Robust Backdoor Removal by Reconstructing Trigger-Activated Changes in Latent Representation

Backdoor attacks pose a critical threat to machine learning models, causing them to behave normally on clean data but misclassify poisoned data into a poisoned class. Existing defenses often attempt to identify and remove backdoor neurons based on Trigger-Activated Changes (T AC) which is the activation differences between clean and poisoned data. These methods suffer from low precision in identifying true backdoor neurons due to inaccurate estimation of T AC values. In this work, we propose a novel backdoor removal method by accurately reconstructing T AC values in the latent representation.

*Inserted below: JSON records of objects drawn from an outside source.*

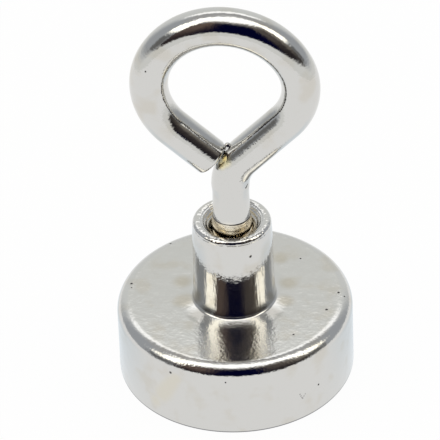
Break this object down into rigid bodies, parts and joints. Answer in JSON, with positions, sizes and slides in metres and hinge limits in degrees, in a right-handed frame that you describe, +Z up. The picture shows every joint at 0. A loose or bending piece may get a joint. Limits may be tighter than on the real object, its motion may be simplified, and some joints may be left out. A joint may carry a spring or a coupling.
{
  "type": "pot magnet",
  "caption": "Small round pot magnet with a drafted threaded boss and a bent wire eye bolt screwed into it, for holding or hanging light things on steel.",
  "frame": {"origin": "centre of the magnetic underside, on the plane of the pot's rim", "axes": "+Z up along the axis of pot, boss and shank; the eye lies in the XZ plane and faces +Y and -Y, its cut end on the -X side"},
  "size_m": [0.02, 0.02, 0.0364],
  "materials": {
    "pot_housing": "bright nickel plate on steel, slightly grainy, a few small pits",
    "disc_magnet": "smooth nickel plate",
    "resin_ring": "cast resin, satin",
    "eye_bolt": "bright nickel plate on bent wire"
  },
  "bodies": {
    "root": {"pot_housing": "pot_housing", "disc_magnet": "disc_magnet", "resin_ring": "resin_ring", "eye_bolt": "eye_bolt"}
  },
  "joints": []
}
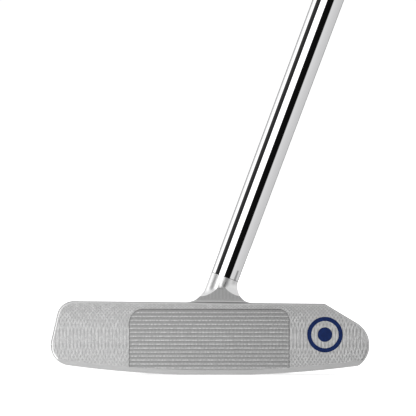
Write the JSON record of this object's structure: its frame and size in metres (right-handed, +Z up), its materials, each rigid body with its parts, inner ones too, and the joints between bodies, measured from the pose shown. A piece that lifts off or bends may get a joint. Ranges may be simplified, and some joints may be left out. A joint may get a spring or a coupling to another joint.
{
  "type": "mallet putter",
  "caption": "Right-handed centre-shafted golf putter: milled steel half-moon mallet head with a grooved face, stepless chromed shaft and rubber grip.",
  "frame": {"origin": "where the shaft's centreline meets the ground, on the flat of the sole", "axes": "+X to the heel, where the golfer stands; +Y from the face to the back; +Z up"},
  "size_m": [0.3671, 0.0562, 0.8123],
  "materials": {
    "milled_steel": "satin, fine milling marks; neck polished",
    "navy_paint": "enamel filled into a recess",
    "weight_steel": "turned",
    "seal_rubber": "plain",
    "epoxy": "plain",
    "chromed_steel": "mirror polished",
    "band_film": "blank printed film",
    "grip_tape": "crepe paper",
    "grip_rubber": "moulded texture",
    "cap_rubber": "moulded, plain"
  },
  "bodies": {
    "root": {"head": "milled_steel", "face_mark_ring": "navy_paint", "face_mark_dot": "navy_paint", "sight_line": "navy_paint", "sole_mark_ring": "navy_paint", "toe_sole_weight": "weight_steel", "heel_sole_weight": "weight_steel", "toe_weight_seal": "seal_rubber", "heel_weight_seal": "seal_rubber", "shaft_bond": "epoxy", "shaft": "chromed_steel", "shaft_band": "band_film", "grip_tape": "grip_tape", "grip": "grip_rubber", "grip_cap": "cap_rubber"}
  },
  "joints": []
}
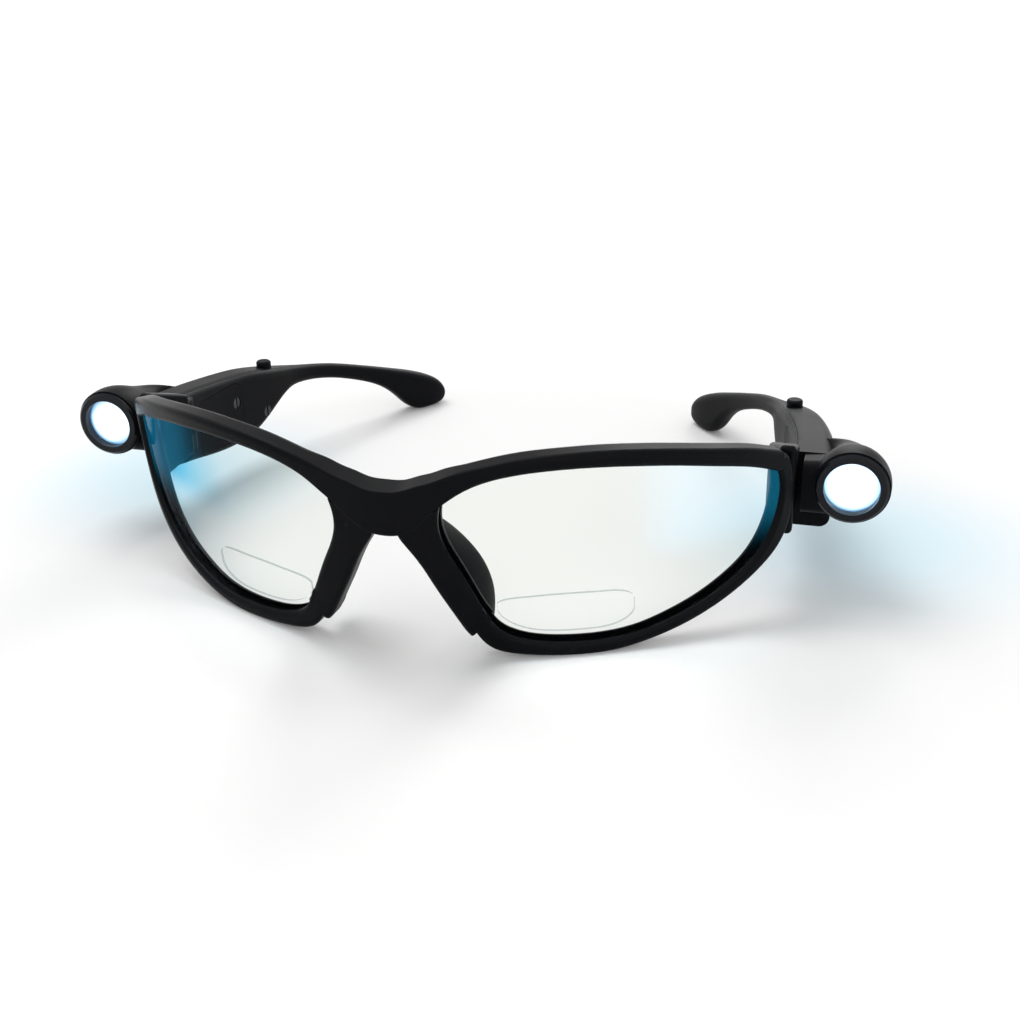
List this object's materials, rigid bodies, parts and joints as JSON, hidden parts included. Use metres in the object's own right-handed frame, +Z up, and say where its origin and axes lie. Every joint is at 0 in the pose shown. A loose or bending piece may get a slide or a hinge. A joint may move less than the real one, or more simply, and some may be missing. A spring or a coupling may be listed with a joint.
{
  "type": "lighted magnifier glasses",
  "caption": "Wraparound magnifier glasses with clear bifocal lenses and a lamp in a round housing at the front corner of each folding temple.",
  "frame": {"origin": "bottom centre of the bounding box, on the table the glasses rest on", "axes": "+X towards the wearer's left, across the glasses; +Y back along the temples; +Z up"},
  "size_m": [0.1738, 0.143, 0.0429],
  "materials": {
    "frame": "satin, lightly worn",
    "temple": "satin",
    "door": "fine matt",
    "lens": "clear polished polycarbonate",
    "nose_pad": "soft matt",
    "screw": "dark plated",
    "contact": "plated spring sheet",
    "cell": "bright drawn",
    "board": "lacquered",
    "switch": "moulded",
    "button": "satin",
    "led": "clear epoxy",
    "reflector": "metallised",
    "lamp_lens": "clear moulded",
    "bezel": "satin gloss",
    "wire": "soft insulation"
  },
  "bodies": {
    "front": {"front_frame": "frame", "left_lens": "lens", "left_nose_pad": "nose_pad", "left_hinge_screw": "screw", "right_lens": "lens", "right_nose_pad": "nose_pad", "right_hinge_screw": "screw"},
    "left_temple": {"left_temple_shell": "temple", "left_temple_cover": "temple", "left_cover_screws": "screw", "left_outer_cell": "cell", "left_inner_cell": "cell", "left_contact_plate": "contact", "left_circuit_board": "board", "left_switch_body": "switch", "left_led": "led", "left_reflector": "reflector", "left_lamp_lens": "lamp_lens", "left_lamp_bezel": "bezel", "left_led_wires": "wire"},
    "left_button": {"left_switch_button": "button"},
    "left_battery_door": {"left_battery_door": "door", "left_door_screw": "screw", "left_door_contact": "contact"},
    "right_temple": {"right_temple_shell": "temple", "right_temple_cover": "temple", "right_cover_screws": "screw", "right_outer_cell": "cell", "right_inner_cell": "cell", "right_contact_plate": "contact", "right_circuit_board": "board", "right_switch_body": "switch", "right_led": "led", "right_reflector": "reflector", "right_lamp_lens": "lamp_lens", "right_lamp_bezel": "bezel", "right_led_wires": "wire"},
    "right_button": {"right_switch_button": "button"},
    "right_battery_door": {"right_battery_door": "door", "right_door_screw": "screw", "right_door_contact": "contact"}
  },
  "joints": [
    {"name": "left_temple_fold", "type": "hinge", "parent": "front", "child": "left_temple", "pos_m": [0.0659, -0.01997, 0.0235], "axis": [0, 0, 1], "range_deg": [0, 88]},
    {"name": "left_button_press", "type": "slide", "parent": "left_temple", "child": "left_button", "axis": [0, 0, -1], "range_m": [0, 0.0008], "stiffness_N_per_m": 300},
    {"name": "left_battery_door_lift", "type": "slide", "parent": "left_temple", "child": "left_battery_door", "axis": [-0.9911, -0.133, 0], "range_m": [0, 0.008]},
    {"name": "right_temple_fold", "type": "hinge", "parent": "front", "child": "right_temple", "pos_m": [-0.0659, -0.01997, 0.0235], "axis": [0, 0, 1], "range_deg": [-88, 0]},
    {"name": "right_button_press", "type": "slide", "parent": "right_temple", "child": "right_button", "axis": [0, 0, -1], "range_m": [0, 0.0008], "stiffness_N_per_m": 300},
    {"name": "right_battery_door_lift", "type": "slide", "parent": "right_temple", "child": "right_battery_door", "axis": [0.9911, -0.133, 0], "range_m": [0, 0.008]}
  ]
}
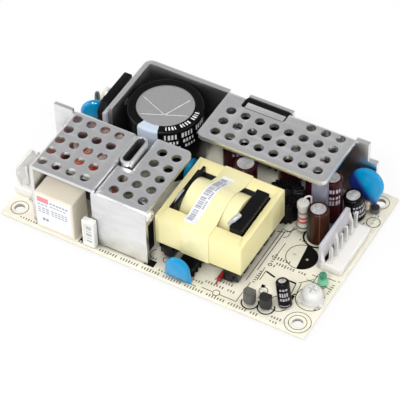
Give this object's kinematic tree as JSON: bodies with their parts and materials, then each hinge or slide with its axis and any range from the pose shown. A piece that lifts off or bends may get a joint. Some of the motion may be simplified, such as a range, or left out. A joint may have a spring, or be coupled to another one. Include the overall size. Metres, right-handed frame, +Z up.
{
  "type": "open frame power supply",
  "caption": "Open frame power supply on a bare board with folded aluminium heatsinks, a large bulk capacitor, a yellow taped transformer and two pin headers.",
  "frame": {"origin": "Centre of the four mounting holes, on the underside of the circuit board.", "axes": "+X runs along the board towards the output header, +Y towards the rear heatsink, +Z up out of the board."},
  "size_m": [0.1278, 0.0762, 0.0328],
  "materials": {
    "board_resin": "pale epoxy board with a satin mask",
    "tinned_metal": "bright tinned metal",
    "nylon": "pale translucent nylon",
    "film_case": "beige moulded case",
    "white_plastic": "white moulded plastic",
    "ferrite": "dark grey ceramic magnet material",
    "copper_wire": "enamelled copper wire",
    "aluminium_sheet": "plain mill finish sheet",
    "black_epoxy": "black moulded epoxy",
    "silicone_pad": "grey heat conducting pad",
    "green_coat": "grey green dipped coat",
    "can_aluminium": "rolled can top",
    "black_sleeve": "black shrunk sleeve",
    "blue_coat": "blue dipped coat",
    "yellow_tape": "yellow polyester tape",
    "pale_tape": "pale polyester tape",
    "black_enamel": "black covered wire",
    "maroon_sleeve": "dark maroon shrunk sleeve",
    "brown_sleeve": "brown shrunk sleeve",
    "grey_lacquer": "light grey lacquer",
    "tan_lacquer": "tan lacquer",
    "red_glass": "small red glass body",
    "green_lens": "green diffused lens"
  },
  "bodies": {
    "frame": {"circuit_board": "board_resin", "solder_joints": "tinned_metal", "input_header_housing": "nylon", "input_header_pins": "tinned_metal", "output_header_housing": "nylon", "output_header_pins": "tinned_metal", "box_capacitor": "film_case", "box_fuse": "white_plastic", "choke_bobbin": "white_plastic", "choke_core": "ferrite", "choke_windings": "copper_wire", "input_shield": "aluminium_sheet", "front_heatsink": "aluminium_sheet", "rear_heatsink": "aluminium_sheet", "spring_clip": "aluminium_sheet", "bridge_rectifier": "black_epoxy", "bridge_pad": "silicone_pad", "bridge_screw": "tinned_metal", "inrush_thermistor": "green_coat", "bulk_capacitor_can": "can_aluminium", "bulk_capacitor_sleeve": "black_sleeve", "input_disc_capacitor": "blue_coat", "inner_disc_capacitor": "blue_coat", "front_disc_capacitor": "blue_coat", "output_disc_capacitor": "blue_coat", "ferrite_bead": "ferrite", "core_left": "ferrite", "core_right": "ferrite", "transformer_bobbin": "black_epoxy", "transformer_pins": "tinned_metal", "transformer_winding": "yellow_tape", "core_tape": "yellow_tape", "winding_tape": "pale_tape", "switching_transistor": "black_epoxy", "transistor_clip": "tinned_metal", "clip_screw": "tinned_metal", "output_rectifiers": "black_epoxy", "rectifier_pads": "silicone_pad", "rectifier_screws": "tinned_metal", "inductor_core": "ferrite", "inductor_winding": "black_enamel", "output_capacitor_cans": "can_aluminium", "output_capacitor_sleeves": "maroon_sleeve", "brown_capacitor_can": "can_aluminium", "brown_capacitor_sleeve": "brown_sleeve", "maroon_capacitor_can": "can_aluminium", "maroon_capacitor_sleeve": "maroon_sleeve", "leaning_capacitor_can": "can_aluminium", "leaning_capacitor_sleeve": "black_sleeve", "small_capacitor_can": "can_aluminium", "small_capacitor_sleeve": "black_sleeve", "standing_resistor": "grey_lacquer", "film_resistor": "tan_lacquer", "small_transistors": "black_epoxy", "optocoupler": "black_epoxy", "control_chip": "black_epoxy", "small_diode": "red_glass", "trimmer_base": "white_plastic", "indicator_lamp": "green_lens"},
    "trimmer": {"trimmer_rotor": "nylon"}
  },
  "joints": [
    {"name": "trimmer_turn", "type": "hinge", "parent": "frame", "child": "trimmer", "pos_m": [0.0579, -0.0211, 0.0033], "axis": [0, 0, 1], "range_deg": [-115, 115]}
  ]
}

Specifically, we formulate the minimal perturbation that forces clean data to be classified into a specific class as a convex quadratic optimization problem, whose optimal solution serves as a surrogate for T AC. Experiments on CIFAR-10, GTSRB, and TinyImageNet demonstrated that our approach consistently achieves superior backdoor suppression with high clean accuracy across different attack types, datasets, and architectures, outperforming existing defense methods. While machine learning provides significant benefits in many applications, the threat of backdoor attacks that compromise machine learning models has been pointed out (Gu et al., 2019; Chen et al., 2017; Nguyen & Tran, 2021). The compromised model behaves normally on clean data, but when a trigger known only to the adversary is embedded into the data (poisoned data), the model is forced to misclassify it as the attacker-specified target class. One of the most critical challenges in backdoor defenses is to develop backdoor removal methods that effectively eliminate the influence of backdoor attacks from a compromised model while preserving its original accuracy (Liu et al., 2018a; Zheng et al., 2022; Lin et al., 2024). To minimize accuracy degradation, most backdoor removal methods first identify backdoor neurons that strongly respond to the trigger and are thus thought to be less essential for normal predictions but critical for backdoor success. Once identified, the influence (impact) of these neurons is mitigated through pruning, fine-tuning or both (Liu et al., 2018a; Zheng et al., 2022; Wu & Wang, 2021; Li et al., 2023; Lin et al., 2024).